Она подслеповатыми глазами посмотрела на Лукаша, потом перевела взгляд на меня и вдруг всплеснула руками и кинулась ко мне, бормоча:

- Катажинка, девонька, откуда ты взялась! Ясная моя, а я так мучилась, что тебя не уберегла! Катажиночка!

Я попятилась в ужасе.

- Вы…вы меня с кем-то путаете! Я вас не знаю! Я не понимаю, о чем Вы говорите!

Она схватила меня за щеки своими узловатыми сухими руками, притянула к себе, заглянула в глаза и от этого пронзающего насквозь взгляда у меня вдруг закружилась голова, а перед глазами замелькали пестрые неясные картинки. Потом она резко оттолкнула меня:

- Попутала я! Ты – не она! – и тут же, наклонившись, она зашептала так, чтобы ребята ее не слышали, - но она живет у тебя в душе, только ты не знаешь об этом! Тяжела для тебя эта ноша, девонька, ой, тяжела!





Я опять отпрянула, высвобождаясь из этих неожиданно цепких рук. Но старуха уже потеряла ко мне всякий интерес. Она вернулась в дом, кивнув Витьке:

- Ночевать будешь в сенях, на лавке. Если надо будет, позову!

Он закивал. Лукаш потрепал его по плечу:

- Мы поедем. В лагере волнуются. Завтра с утра вернемся.

- Хорошо.

Мы медленно побрели к озеру.

- Что это было? – спросил меня Лукаш.

Меня колотило, как в ознобе, было страшно и муторно. Перед глазами продолжали плыть цветные пятна.

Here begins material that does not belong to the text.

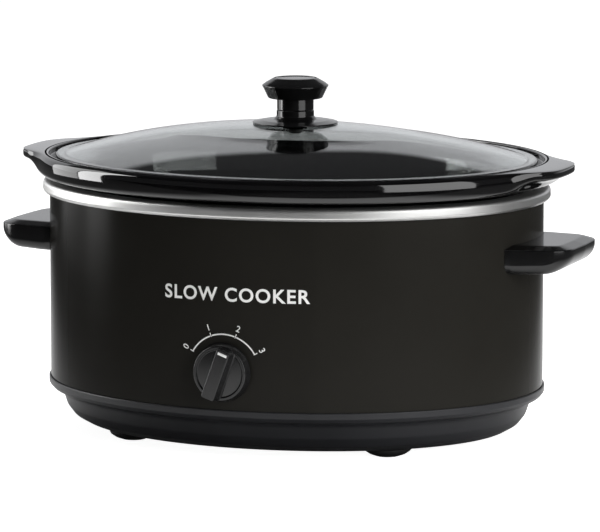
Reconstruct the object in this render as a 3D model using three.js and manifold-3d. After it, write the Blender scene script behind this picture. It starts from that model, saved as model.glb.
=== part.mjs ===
// An oval slow cooker: a heated housing, a lift-out stoneware crock, a glass lid and a rotary heat control.
// Units are millimetres, +Z is up, +X runs from handle to handle and the control knob faces -Y.
// Every oval is the outer wrap's oval moved in or out, so one offset places a wall all the way round.
import * as THREE from "three";
import { mergeVertices } from "three/addons/utils/BufferGeometryUtils.js";
import Module from "manifold-3d";

// ---- driving dimensions -------------------------------------------------------------------------
const GAP = 0.3; // left between pieces that touch
const WRAP_A = 185; // outer wrap, half length along X
const WRAP_B = 149; // outer wrap, half width along Y
const WRAP_T = 0.8;
const WRAP_Z = 35.5; // the ledge in the base tray that the wrap stands on
const RING_TOP = 184.6; // top of the heating well's rolled rim
const RING_OUT = 5; // how far the rolled rim stands out from the wrap
const RING_H = 9;
const WELL_T = 0.8;
const WELL_FLOOR = 66; // upper face of the well's floor
const WELL_MOUTH_IN = 14; // well wall inside the wrap's face, at the mouth
const WELL_FOOT_IN = 34; // and where the wall meets the floor's radius
const WELL_RADIUS = 20; // height of the radius between floor and wall
const TRAY_T = 2.5;
const TRAY_FLOOR = 7; // underside of the tray above the table
const TRAY_TOP = 39;
const TRAY_LIP_T = 1;
const TRAY_BAND_H = 5.5;
const TRAY_FOOT_IN = 25; // tray's flat floor inside the wrap's face
const FOOT_R = 18;
const FOOT_FLAT_R = 7.5;
const FOOT_IN_X = 87; // foot centre inside the wrap's end
const FOOT_IN_Y = 73; // and inside its front and rear
const FOOT_PEG_R = 3.2;
const CROCK_T = 7.5;
const CROCK_BASE_T = 9;
const CROCK_CLEAR = 3; // between the crock and the well wall
const CROCK_RIM_GAP = 2.9; // open gap between the rolled rim and the crock's rim
const CROCK_RIM_H = 17;
const CROCK_RIM_OUT = 7;
const CROCK_LAND = 6.5; // width of the rim's top outside the lid
const EAR_REACH = 23.5; // ear tip beyond the wrap
const EAR_HALF_W = 28;
const EAR_T = 6;
const LID_EDGE_GAP = 5; // between the lid's edge and the crock's rim
const LID_T = 4;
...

- Не знаю…Сумасшедшая бабка, видно, спутала меня с кем-то.

- Да, с головой у нее явно не в порядке. Так и лет-то, слава богу, за восьмой десяток перевалило!

- Главное, чтобы она Тане помогла!

И опять мы не разговаривали до самого лагеря. Слишком много всего произошло за один вечер. Наш поцелуй в камышах представлялся мне чем-то далеким. Было ли это вообще: крупные белоснежные кувшинки, мерное покачивание лодки, обжигающие губы на моих губах, частое биение сердца? Словно угадав мои мысли, Лукаш на минуту бросил весла и, нагнувшись, опять поцеловал меня. Это был совсем другой поцелуй – мягкий, успокаивающий, нежный. Внушающий, что все будет хорошо.